WHAT TO PRODUCE:
The data must be returned in full and exactly as given.
---
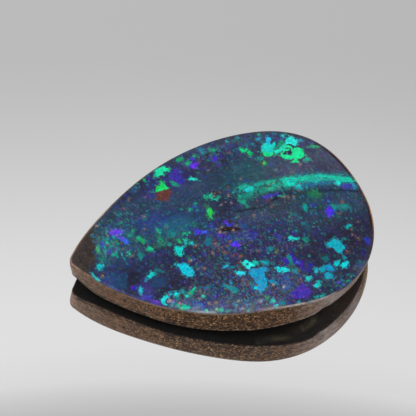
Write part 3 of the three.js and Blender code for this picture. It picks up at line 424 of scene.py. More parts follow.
# Small round spots: x and y, and the radius where it isn't the usual one. After them, that radius
# and how far round a spot it still wins over a flake.
SPOTS = """
45 242 195: 3.93,1.96 .07; 45 242 195: 4.08,2.01 .07; 150 130 110: 4,2.32 .05;
140 105 112: 3.75,2.05 .05; 130 165 140: 4.3,2.35 .05; 120 140 150: 4.55,1.97 .06;
48 60 100: 5.58,6.05 .07; 50 62 100: 5.5,5.9 .06; 45 85 115: 5.42,5.76 .045; 42 62 92: 5.93,4.6 .11;
45 78 98: 6.06,4.76 .055; 20 205 140: -2.44,.23 .06; 20 195 150: -2.17,.16 .055;
25 190 135: -2.32,.04 .05; 20 190 140: -2.66,-.19 .055; 25 195 160: -2.63,-.5 .055;
22 195 175: -2.44,-.66 .06; 22 185 175: -2.22,-.57 .055; 25 150 140: -3.6,-.24 .08;
30 170 120: -4,1.16 .07; 30 165 120: -3.97,.88 .06; 25 160 125: -4.04,.3 .07;
25 145 145: -3.32,1.2 .09; 22 135 150: -3.19,.42 .08; 30 150 120: -3.02,-.1 .07;
165 145 128: 1.41,-2.74 .05; 24 150 160: 2.19,-2.74 .08; 24 150 170: 1.97,-3.07 .06;
150 110 95: -.88,-1.28 .05; 140 100 90: -.69,-1.6 .05; 145 105 90: -.91,-1.81 .045;
130 95 85: -.56,-2.08 .05; 125 95 90: -.22,-1.67 .045; 135 100 90: -.85,-.92 .05;
150 85 58: -.09,-2.46 .06; 160 92 60: .21,-2.71 .06; 150 150 125: .26,2.42 .05;
140 95 65: .36,2.64 .05; 112 84 62: .7,2.64 .07; 165 132 105: 1.15,2.23 .06;
112 96 66: 1.34,2.78 .06; 35 85 190: 1.37,2.62 .07; 112 105 112: .8,1.73 .07;
124 110 120: 1.13,1.53 .07; 108 108 108: .45,1.57 .06; 145 122 100: 4.58,1.08 .04;
140 120 105: 4.84,1 .04; 145 118 95: 5.13,.96 .04; 60 160 140: 4.25,1.26 .05;
140 95 70: 4.2,4.14 .05; 75 60 230: .02,6.02 .1; 35 100 190: 3.52,-4.2 .1;
40 130 190: -4.64,-3.71 .09; 30 170 110: -5.47,1.51 .1; 40 150 110: -7.96,.46 .06;
20 160 135: -7.15,.1 .09; 26 170 130: -1.51,1.92 .08; 20 165 140: -1.01,2.28 .09;
40 90 170: -1.15,2.01 .1; 20 170 150: -2.52,-.29 .06; 20 205 155: -7.27,1.16 .07;
20 180 150: -7.13,.83 .07; 60 75 215: -7.6,1.02 .08; 30 195 135: -7.53,.6 .06;
60 60 185: -7.35,.4 .08; 20 180 140: .19,6.21 .08; 6 230 200: -6.24,-.16 .07;
30 225 215: -2.81,-4.56 .09; 90 220 195: -2.93,-5.6 .08; 60 200 170: -2.1,-5.88 .1;
60 165 150: -.54,-6.5 .1; 20 155 170: 6.74,-4.33 .1; 40 180 190: 6.33,6.2 .09;
50 160 140: 6.6,6.34 .09; 60 160 190: 7.36,5.54 .1; 40 170 170: 2.66,6.77 .08;
40 170 170: 3.47,6.83 .08; 30 150 140: 4.56,-.28; 30 150 140: 4.66,-.44; 30 140 135: 4.34,-.56;
30 140 135: 4.28,-.94; 30 150 140: 5,-.8; 30 140 150: 4.96,-1.24; 20 140 160: 4.34,-1.78;
40 60 60: .46,-3.44 .055; 150 185 215: -2.69,-1.83 .08; 130 95 80: -6.09,-.34 .05;
129 114 110: -6.49,.34; 163 106 55: -8.85,-.09; 150 110 70: -8.29,-1.14 .08;
129 79 46: .47,-5.08 .07; 146 101 55: 3.35,-4.82; 138 92 69: 8.15,-.12; 129 88 69: 7.63,-.93;
138 92 64: 7.06,-3.88; 138 79 55: -4.8,-3.72; 146 128 120: -.13,-.15 .08;
155 132 120: -.33,-.46 .08; 138 106 92: -.15,-.62; 129 106 92: -.4,-.29; 142 119 110: .5,-.62 .08;
142 123 110: .8,-.36; 146 132 129: 1.16,2.22; 129 114 120: .48,1.6; 129 114 120: 1.14,1.56;
138 106 92: 2.5,5.76; 129 114 120: 2.39,3.3 .08; 126 132 136: 4.91,3.42 .06; 118 110 110: 5.7,3 .05;
129 114 120: 6.59,3.46 .09; 129 97 92: 3.54,.58; 129 106 101: 5.14,.92; 129 106 110: 2.18,.08;
129 106 101: 5.7,1.34; 129 106 110: 8.62,-1.72; 129 97 92: 7.93,-2.26; 129 97 92: 7.9,-2.65;
129 106 101: 8.19,-2.98; 138 97 83: 7.08,-5.26; 146 123 120: 2.05,-5.75 .08;
138 106 101: 3.25,-5.49; 138 106 101: 1.42,-2.73; 146 114 101: -2.1,-2.7 .08;
130 104 98: -2.8,-1.85 .08; 129 106 101: -4.71,1.44; 146 132 129: -7.5,2.68 .09;
129 114 110: -7.34,1; 129 114 120: -4.41,2.42 .08; 120 106 120: -3.36,1.14; 129 97 83: -3.85,3.93;
129 97 83: -5.46,3.52; 129 106 101: -4.93,4.12; 138 106 110: .06,-1.39; 129 106 101: -2.09,-.91;
138 106 101: -1.26,-1.72; 129 106 110: .66,4.7; 163 114 83: 9.8,.27; 120 125 70: 2.5,-3.12;
110 120 70: 4.15,-2.95; 30 190 220: -4.66,-3.71 .09; 20 150 150: -4.37,-4.06 .09;
30 160 150: -3.9,-3.75 .1; 16 205 185: -3.75,-4.18 .09; 50 140 190: -4.08,-3.74 .08;
190 150 145: -4.84,-4.13 .09; 60 160 140: -4.82,-4.43 .08; 30 190 160: -4.43,-4.63 .09;
170 130 150: -4.32,-4.51 .07; 16 215 180: -4.12,-4.78 .1; 35 215 190: -3.95,-4.96 .1;
100 190 160: -4.34,-4.85 .08; 75 55 175: -2.93,-5.13 .09; 60 100 190: -3.08,-5.28 .09;
75 50 165: -2.13,-4.87 .09; 60 110 170: -2.17,-4.77; 155 141 129: -2.63,-5.15;
130 110 100: -2.24,-5.3 .11; 129 114 101: -2.86,-4.14 .07; 120 110 100: -3.06,-4.66 .08;
120 90 85: -3.34,-3.68 .08; 130 200 150: -2.33,-5.71 .1; 30 150 110: .8,-6.12 .08;
130 140 160: .34,-6.25 .1; 130 160 150: -.9,-5.72 .09; 90 140 150: -1.11,-5.92 .11;
40 130 180: -1.22,-5.77 .09; 150 150 170: -.83,-6.28 .08; 70 180 160: -.59,-6.57 .1;
70 110 190: .12,-6.67 .09; 90 140 190: -.53,-6.17 .08; 40 150 180: 2.61,-6.98 .09;
150 170 170: 2.03,-5.73 .08; 160 160 120: 1.46,-5.42 .08; 14 220 225: .33,-5.24 .09;
20 170 200: -.94,-4.34 .08; 30 140 160: -1.37,-4.35 .1; 40 100 180: 2.26,-5.86 .13
"""
SPOT_RADIUS = 0.055
SPOT_RIM = 0.02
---
EXERCISE ANSWER:
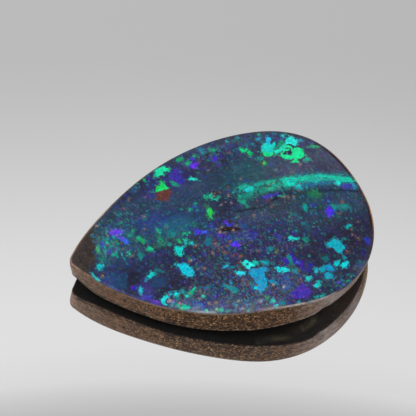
Write part 3 of the three.js and Blender code for this picture. It picks up at line 424 of scene.py. More parts follow.
# Small round spots: x and y, and the radius where it isn't the usual one. After them, that radius
# and how far round a spot it still wins over a flake.
SPOTS = """
45 242 195: 3.93,1.96 .07; 45 242 195: 4.08,2.01 .07; 150 130 110: 4,2.32 .05;
140 105 112: 3.75,2.05 .05; 130 165 140: 4.3,2.35 .05; 120 140 150: 4.55,1.97 .06;
48 60 100: 5.58,6.05 .07; 50 62 100: 5.5,5.9 .06; 45 85 115: 5.42,5.76 .045; 42 62 92: 5.93,4.6 .11;
45 78 98: 6.06,4.76 .055; 20 205 140: -2.44,.23 .06; 20 195 150: -2.17,.16 .055;
25 190 135: -2.32,.04 .05; 20 190 140: -2.66,-.19 .055; 25 195 160: -2.63,-.5 .055;
22 195 175: -2.44,-.66 .06; 22 185 175: -2.22,-.57 .055; 25 150 140: -3.6,-.24 .08;
30 170 120: -4,1.16 .07; 30 165 120: -3.97,.88 .06; 25 160 125: -4.04,.3 .07;
25 145 145: -3.32,1.2 .09; 22 135 150: -3.19,.42 .08; 30 150 120: -3.02,-.1 .07;
165 145 128: 1.41,-2.74 .05; 24 150 160: 2.19,-2.74 .08; 24 150 170: 1.97,-3.07 .06;
150 110 95: -.88,-1.28 .05; 140 100 90: -.69,-1.6 .05; 145 105 90: -.91,-1.81 .045;
130 95 85: -.56,-2.08 .05; 125 95 90: -.22,-1.67 .045; 135 100 90: -.85,-.92 .05;
150 85 58: -.09,-2.46 .06; 160 92 60: .21,-2.71 .06; 150 150 125: .26,2.42 .05;
140 95 65: .36,2.64 .05; 112 84 62: .7,2.64 .07; 165 132 105: 1.15,2.23 .06;
112 96 66: 1.34,2.78 .06; 35 85 190: 1.37,2.62 .07; 112 105 112: .8,1.73 .07;
124 110 120: 1.13,1.53 .07; 108 108 108: .45,1.57 .06; 145 122 100: 4.58,1.08 .04;
140 120 105: 4.84,1 .04; 145 118 95: 5.13,.96 .04; 60 160 140: 4.25,1.26 .05;
140 95 70: 4.2,4.14 .05; 75 60 230: .02,6.02 .1; 35 100 190: 3.52,-4.2 .1;
40 130 190: -4.64,-3.71 .09; 30 170 110: -5.47,1.51 .1; 40 150 110: -7.96,.46 .06;
20 160 135: -7.15,.1 .09; 26 170 130: -1.51,1.92 .08; 20 165 140: -1.01,2.28 .09;
40 90 170: -1.15,2.01 .1; 20 170 150: -2.52,-.29 .06; 20 205 155: -7.27,1.16 .07;
20 180 150: -7.13,.83 .07; 60 75 215: -7.6,1.02 .08; 30 195 135: -7.53,.6 .06;
60 60 185: -7.35,.4 .08; 20 180 140: .19,6.21 .08; 6 230 200: -6.24,-.16 .07;
30 225 215: -2.81,-4.56 .09; 90 220 195: -2.93,-5.6 .08; 60 200 170: -2.1,-5.88 .1;
60 165 150: -.54,-6.5 .1; 20 155 170: 6.74,-4.33 .1; 40 180 190: 6.33,6.2 .09;
50 160 140: 6.6,6.34 .09; 60 160 190: 7.36,5.54 .1; 40 170 170: 2.66,6.77 .08;
40 170 170: 3.47,6.83 .08; 30 150 140: 4.56,-.28; 30 150 140: 4.66,-.44; 30 140 135: 4.34,-.56;
30 140 135: 4.28,-.94; 30 150 140: 5,-.8; 30 140 150: 4.96,-1.24; 20 140 160: 4.34,-1.78;
40 60 60: .46,-3.44 .055; 150 185 215: -2.69,-1.83 .08; 130 95 80: -6.09,-.34 .05;
129 114 110: -6.49,.34; 163 106 55: -8.85,-.09; 150 110 70: -8.29,-1.14 .08;
129 79 46: .47,-5.08 .07; 146 101 55: 3.35,-4.82; 138 92 69: 8.15,-.12; 129 88 69: 7.63,-.93;
138 92 64: 7.06,-3.88; 138 79 55: -4.8,-3.72; 146 128 120: -.13,-.15 .08;
155 132 120: -.33,-.46 .08; 138 106 92: -.15,-.62; 129 106 92: -.4,-.29; 142 119 110: .5,-.62 .08;
142 123 110: .8,-.36; 146 132 129: 1.16,2.22; 129 114 120: .48,1.6; 129 114 120: 1.14,1.56;
138 106 92: 2.5,5.76; 129 114 120: 2.39,3.3 .08; 126 132 136: 4.91,3.42 .06; 118 110 110: 5.7,3 .05;
129 114 120: 6.59,3.46 .09; 129 97 92: 3.54,.58; 129 106 101: 5.14,.92; 129 106 110: 2.18,.08;
129 106 101: 5.7,1.34; 129 106 110: 8.62,-1.72; 129 97 92: 7.93,-2.26; 129 97 92: 7.9,-2.65;
129 106 101: 8.19,-2.98; 138 97 83: 7.08,-5.26; 146 123 120: 2.05,-5.75 .08;
138 106 101: 3.25,-5.49; 138 106 101: 1.42,-2.73; 146 114 101: -2.1,-2.7 .08;
130 104 98: -2.8,-1.85 .08; 129 106 101: -4.71,1.44; 146 132 129: -7.5,2.68 .09;
129 114 110: -7.34,1; 129 114 120: -4.41,2.42 .08; 120 106 120: -3.36,1.14; 129 97 83: -3.85,3.93;
129 97 83: -5.46,3.52; 129 106 101: -4.93,4.12; 138 106 110: .06,-1.39; 129 106 101: -2.09,-.91;
138 106 101: -1.26,-1.72; 129 106 110: .66,4.7; 163 114 83: 9.8,.27; 120 125 70: 2.5,-3.12;
110 120 70: 4.15,-2.95; 30 190 220: -4.66,-3.71 .09; 20 150 150: -4.37,-4.06 .09;
30 160 150: -3.9,-3.75 .1; 16 205 185: -3.75,-4.18 .09; 50 140 190: -4.08,-3.74 .08;
190 150 145: -4.84,-4.13 .09; 60 160 140: -4.82,-4.43 .08; 30 190 160: -4.43,-4.63 .09;
170 130 150: -4.32,-4.51 .07; 16 215 180: -4.12,-4.78 .1; 35 215 190: -3.95,-4.96 .1;
100 190 160: -4.34,-4.85 .08; 75 55 175: -2.93,-5.13 .09; 60 100 190: -3.08,-5.28 .09;
75 50 165: -2.13,-4.87 .09; 60 110 170: -2.17,-4.77; 155 141 129: -2.63,-5.15;
130 110 100: -2.24,-5.3 .11; 129 114 101: -2.86,-4.14 .07; 120 110 100: -3.06,-4.66 .08;
120 90 85: -3.34,-3.68 .08; 130 200 150: -2.33,-5.71 .1; 30 150 110: .8,-6.12 .08;
130 140 160: .34,-6.25 .1; 130 160 150: -.9,-5.72 .09; 90 140 150: -1.11,-5.92 .11;
40 130 180: -1.22,-5.77 .09; 150 150 170: -.83,-6.28 .08; 70 180 160: -.59,-6.57 .1;
70 110 190: .12,-6.67 .09; 90 140 190: -.53,-6.17 .08; 40 150 180: 2.61,-6.98 .09;
150 170 170: 2.03,-5.73 .08; 160 160 120: 1.46,-5.42 .08; 14 220 225: .33,-5.24 .09;
20 170 200: -.94,-4.34 .08; 30 140 160: -1.37,-4.35 .1; 40 100 180: 2.26,-5.86 .13
"""
SPOT_RADIUS = 0.055
SPOT_RIM = 0.02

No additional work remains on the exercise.